Sem saber qual caminho trilhar, recorri à minha grande amiga, que me sugeriu falar que minha tia tinha virado uma estrelinha no Céu. Mais tranquilia por ter dividido minha angústia, eu tinha dúvidas se devia falar desta maneira. Além do mundo novo que o RoRo questionava, eu ainda teria que apresentar o Céu? Mas como, se minha tia estava numa caixa embaixo da terra...

Telefonei para outra grande amiga, minha fada, que sugeriu que eu dissesse que onde minha tia estava tinha uma escada para o Céu, que só ela podia ver. Escada? Não!

Minha cabeça girava, meu filho chorava. Eu chorava junto, de tristeza, de impotência. Tudo o que ele ouvira era concreto demais, doloroso e difícil de entender sem ver. Numa idade em que fantasia e realidade caminham juntas, acabei me rendendo ao Céu. Não tinha pensado antes que ele é mágico, misterioso, grande, bonito, infinito. Quem nunca quis tocá-lo ou andar de avião para ficar bem pertinho dele? É muito melhor do que a caixa, a terra, que sufocam e apertam. Por que eu não tinha me rendido a essa ideia antes?

Remendando de um lado a outro eu disse algo assim: "A Titila não vai ficar morando na caixa. Ela só entrou na caixa para poder pegar uma passagem secreta para o Céu. Ela vai morar lá, onde já moram as pessoas que morreram e que ela gostava muito. Vai encontrar todo mundo e ficar feliz, sem dor". Claro que o RoRo me perguntou como era essa passagem, e eu respondi que não sabia porque a gente precisava morrer para saber. Ficamos calmos.

Os dias seguintes foram recheados de perguntas, mas havia um conteúdo mais lúdico. O RoRo contou para a Lalinha que a Titila agora morava no Céu e, depois de um silêncio, os vi no terraço do nosso apartamento no 11° andar chamando pela tia e abanando a mão. Eles se divertiam, como sempre acontecia na sua presença.

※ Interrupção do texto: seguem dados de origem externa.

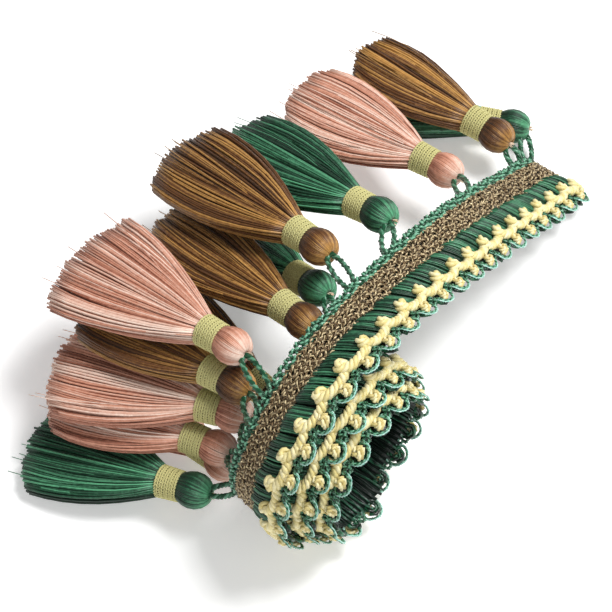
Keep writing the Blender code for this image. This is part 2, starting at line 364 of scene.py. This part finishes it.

Dois meses se passaram de sua morte e o RoRo ainda fala da Titila, quase todos os dias. Chora porque tem saudades, lembra do que ela fazia, usa o que ela deu, brinca com os imãs de geladeira que ficaram de herança para ele e a Lalinha... Lembra da tia com carinho e saudades, e, o que acho mais importante, elabora o luto. Já disse que queria morrer em Tatuí (onde minha tia foi enterrada) para ficar no Céu daquela cidade (me confirmou que para poder ficar perto dela) e que queria morrer antes de todo mundo (incrível que percebeu que quem morre primeiro não sofre pela morte dos que se vão depois). O RoRo fala sobre morte, inventa estórias sobre morrer, em casa, na escola, por onde passa. Quem está a sua volta escuta, faz perguntas, fala sobre saudade, tristeza, perdas, mostrando que isso tudo faz parte da vida, como os bons momentos que a gente tem com as coisas e pessoas que a gente gosta muito.

A morte é sempre uma lição, como a vida. Ela surpreende não pelo fim, mas pela percepção daquilo que no dia a dia a gente não se dá conta que existe...

8 de março de 2011

Quem "dirige" o avião?

É o Robôtolo, respondeu a Lalinha.

Neologismo? Dificuldade com as palavras? Ou sabedoria infantil de que a máquina é comandada por robôs + pilotos?

Seja o que for, ela conseguiu com o irmão, num vôo vazio, conhecer a cabine de uma aeronave. Amou, como toda criança!